What about that last bit of Joel’s prophecy: the wonders in the heaven above and signs on the earth below, blood and fire and billows of smoke. The sun will be turned to darkness and the moon to blood. These words describe what will happen in the days leading up to Judgment Day. Why would Peter bring up these frightening images on the day the NT Church is born? It is for our comfort and confidence. It’s as if God knew that we might doubt and wonder “Well, it’s nice that they had signs and wonders back then, but all we have are the boring old water and Word, bread and wine – is the Spirit really here with us?” Or “is the Holy Spirit like a migrating bird – where we have to be in the right place at the right time and hope he shows up to bring about an exciting revival?” Or “our nation seems to be turning against God, has the Spirit given up on America?” No! No matter how anti-Christian this world may seem, no matter how many polls show that Christian membership is declining, no matter how many preachers yell and scream that the church needs a great revival or it will die, the promise is that the Holy Spirit will continue his gathering and sanctifying work until the coming of the great and glorious day of the Lord. And every war and revolution, every eclipse, every storm, every earthquake, every erupting volcano remind us that we live in the last days and that we may expect our Lord’s return at any time. Not so that we would cower in fear but so that we would lift up our heads and rejoice because everyone who calls on the name of the Lord will be saved.

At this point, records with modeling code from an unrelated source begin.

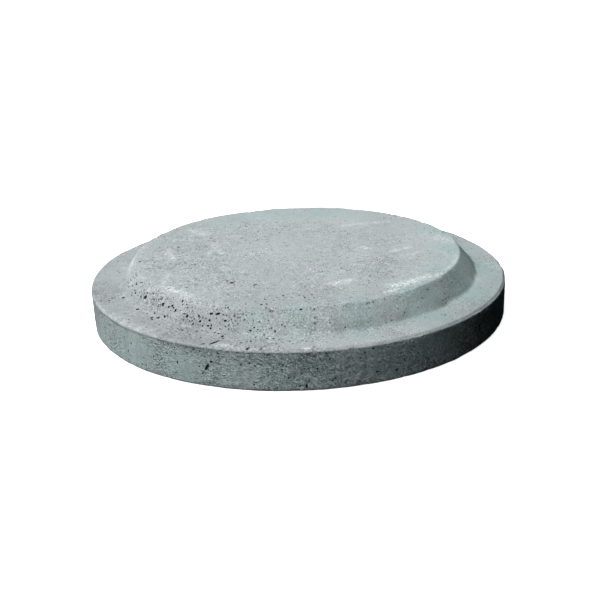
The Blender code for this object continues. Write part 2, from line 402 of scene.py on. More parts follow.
# A hole's depth as a share of its width, how much that share varies, and the waves per metre of this.
HOLE_DEPTH = 0.5
DEPTH_VARIATION = 0.3
DEPTH_WAVES = 300
# How deep a blob's middle lies, as a share of its half depth, and how uneven its shape is. The noise runs in
# waves over the blob's own ball, and its place gives each blob a shape of its own.
BLOB_SINK = 0.25
BLOB_UNEVENNESS = 0.45
BLOB_WAVES = 1.3
BLOB_VARIETY = 900


def hole_places():
    """Every air hole as (point, round way, along way, outward, width round, width along), widths in mm."""
    for zone, angle, place, across, along, turn in LARGE_HOLES:
        point, round_way, along_way, outward = surface(zone, angle, place * MILLIMETRE)
        turned = Matrix.Rotation(math.radians(turn), 3, outward)
        yield point, turned @ round_way, turned @ along_way, outward, across, along
    draw = random.Random(HOLE_SEED)
    for zone, count, first, last, near, far, least, most in SCATTERED_HOLES:
        for _ in range(count):
            angle = draw.uniform(first, last)
            place = draw.uniform(near, far)
            if zone in ("top", "underside"):
                place = math.sqrt(draw.uniform(near**2, far**2))
            size = least + (most - least) * draw.random() ** HOLE_SIZE_POWER
            stretch = draw.uniform(*HOLE_STRETCH)
            point, round_way, along_way, outward = surface(zone, angle, place * MILLIMETRE)
            yield point, round_way, along_way, outward, size * stretch, size / stretch


def add_blob(shape, point, ways, halves, fineness):
    """One uneven ellipsoid whose middle lies just under the surface."""
    made = bmesh.ops.create_icosphere(shape, subdivisions=fineness, radius=1)
    middle = point - ways[2] * halves[2] * BLOB_SINK
    for vert in made["verts"]:
        swell = 1 + BLOB_UNEVENNESS * noise.noise(vert.co * BLOB_WAVES + point * BLOB_VARIETY)
        offset = (way * half * part for way, half, part in zip(ways, halves, vert.co))
        vert.co = middle + sum(offset, Vector()) * swell


def air_holes():
    """A mesh of the blobs that the air holes are cut with, none touching another."""
    shape = bmesh.new()
    lumps = list(lump_places())
    taken = []
    for point, round_way, along_way, outward, across, along in hole_places():
        point = leaning(point + outward * unevenness(point, lumps))
        reach = max(across, along) / 2 * MILLIMETRE
        if any((point - other).length < reach + far + HOLE_SPACING for other, far in taken):
            continue
        taken.append((point, reach))
        share = HOLE_DEPTH + DEPTH_VARIATION * noise.noise(point * DEPTH_WAVES) ** 2
        depth = min(across, along) * share
        halves = [across / 2 * MILLIMETRE, along / 2 * MILLIMETRE, depth * MILLIMETRE]
        fineness = 1 if reach * 2 < SMALL_HOLE else 2
        add_blob(shape, point, (round_way, along_way, outward), halves, fineness)
    bmesh.ops.recalc_face_normals(shape, faces=shape.faces)
    return shape


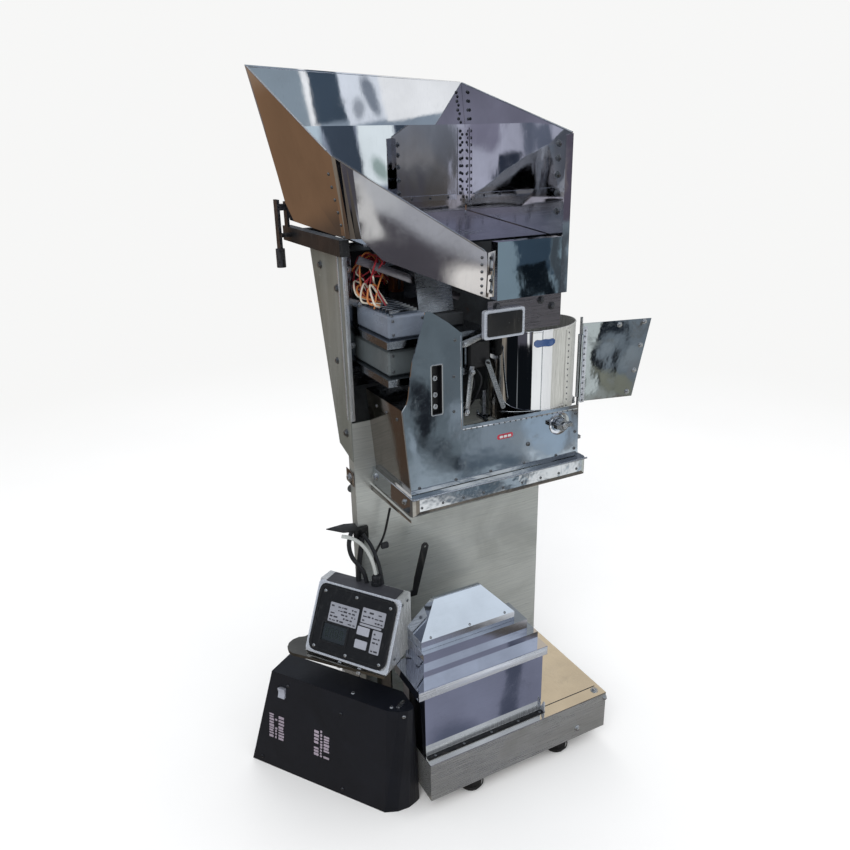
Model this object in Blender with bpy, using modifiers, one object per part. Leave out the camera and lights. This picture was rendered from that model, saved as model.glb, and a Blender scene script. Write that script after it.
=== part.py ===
# Vibratory weigh filler: the dosing head of a small vertical form, fill and seal line.
# Units are metres, +Z is up, +X is to the right and -Y is the operator's side.
# Coordinates are measured from the floor below the middle of the base. At the end everything
# moves along +X, so that the origin is below the middle of the whole machine.
import math
import bpy
import bmesh
from mathutils import Matrix, Vector

# ---------------------------------------------------------------- driving dimensions
ORIGIN_SHIFT = 0.0410
GAP = 0.0003                    # clearance left between parts that touch
SHEET = 0.002                   # stainless sheet

BASE_W, BASE_D = 0.400, 0.470
HALF_W, HALF_D = BASE_W / 2, BASE_D / 2
FOOT_H = 0.030
SKIRT_TOP = 0.110
BASE_TOP = SKIRT_TOP + GAP + SHEET

FRONT_Y = -0.151                # front face of the head's front plate
COL_L, COL_R = -0.222, 0.186    # the column plate's sides
COL_Y = -0.005                  # front face of the column plate
COL_TOP = 0.695

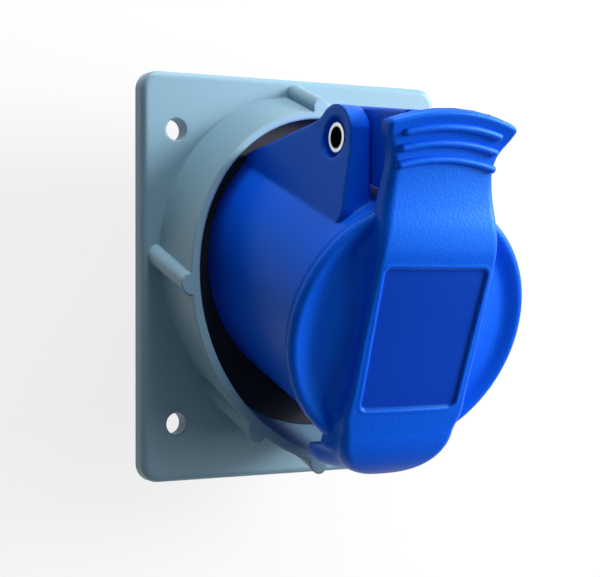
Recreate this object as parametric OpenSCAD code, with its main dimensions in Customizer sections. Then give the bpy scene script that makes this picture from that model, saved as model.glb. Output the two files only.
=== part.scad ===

III.               God has Made This Jesus, Whom You Crucified, Both Lord and Christ


Men of Israel Peter began, but he could just have easily said, “men, women, and children of Risen Savior.” Listen to this: Jesus of Nazareth was a man accredited by God by miracles, wonders and signs…and you…put him to death by nailing him to the cross. Pentecost reaches its fullest meaning for you and for me when the Holy Spirit convicts us of this gut-wrenching truth; the truth that Christmas, Easter, and Pentecost happened because we as a human race had become like one who is unclean, and all our righteous acts [had become] like filthy rags (Isaiah 64:6). We may not have been there to cry out “Crucify” or pound the nails or hurl insults as Jesus hung on that tree, but he was delivered over to death for our sins. (Romans 4:25) As awful as it was that God’s chosen people crucified his Son, it is just as awful that we who have been chosen by God and filled with His Spirit through Baptism should behave like sheep [who have] gone astray, each of us [turning] to our own way (Isaiah 53:6) with our selfish actions, our loveless words and our filthy thoughts. For Pentecost to mean anything to us, the Holy Spirit must lead us to confess that our sins put the Son of God to death on a cross. Just as Peter didn’t sugarcoat the truth that day, we don’t dare sugarcoat it today: I, by my sins, caused the death of God’s one and only Son; and so did you.


What hope could we possibly have? Just one: But God has raised this Jesus to life and we are all witnesses of the fact. Exalted to the right hand of God, he has received from the Father the promised Holy Spirit and has poured out what you now see and hear. What does this mean? It means that this wasn’t a tragic accident; it means that God planned from eternity to hand his Son over to evil men to be put to death to bring about salvation for sinners. It means that Jesus offered himself as the sacrifice for the sins of the world – and his resurrection proves that God accepted his sacrifice; you are forgiven! It means that Jesus has kept his promise to send the Holy Spirit to work through the Gospel in Word and sacrament to create saving faith and to work fruits of faith in our lives. This means that Jesus sits on his throne in heaven and directs everything, every election, every international treaty, every natural disaster, and every personal tragedy and triumph for the good of His Church. This means that one day soon Jesus will return to take all believers home to heaven. This means that God the Father planned your salvation, God the Son carried it out to completion, and God the Spirit brings and applies it to you personally through the Word and sacrament. This is not just good news; this is the best news!


What does Pentecost mean? Pentecost means that just as he did on that day in Jerusalem God continues to gather his people in miraculous ways in order to pour his Holy Spirit out on all people through the Word to convict and convince sinners like us to believe and confess this one eternal, saving truth: God has made this Jesus, whom you crucified, both Lord and Christ. Amen.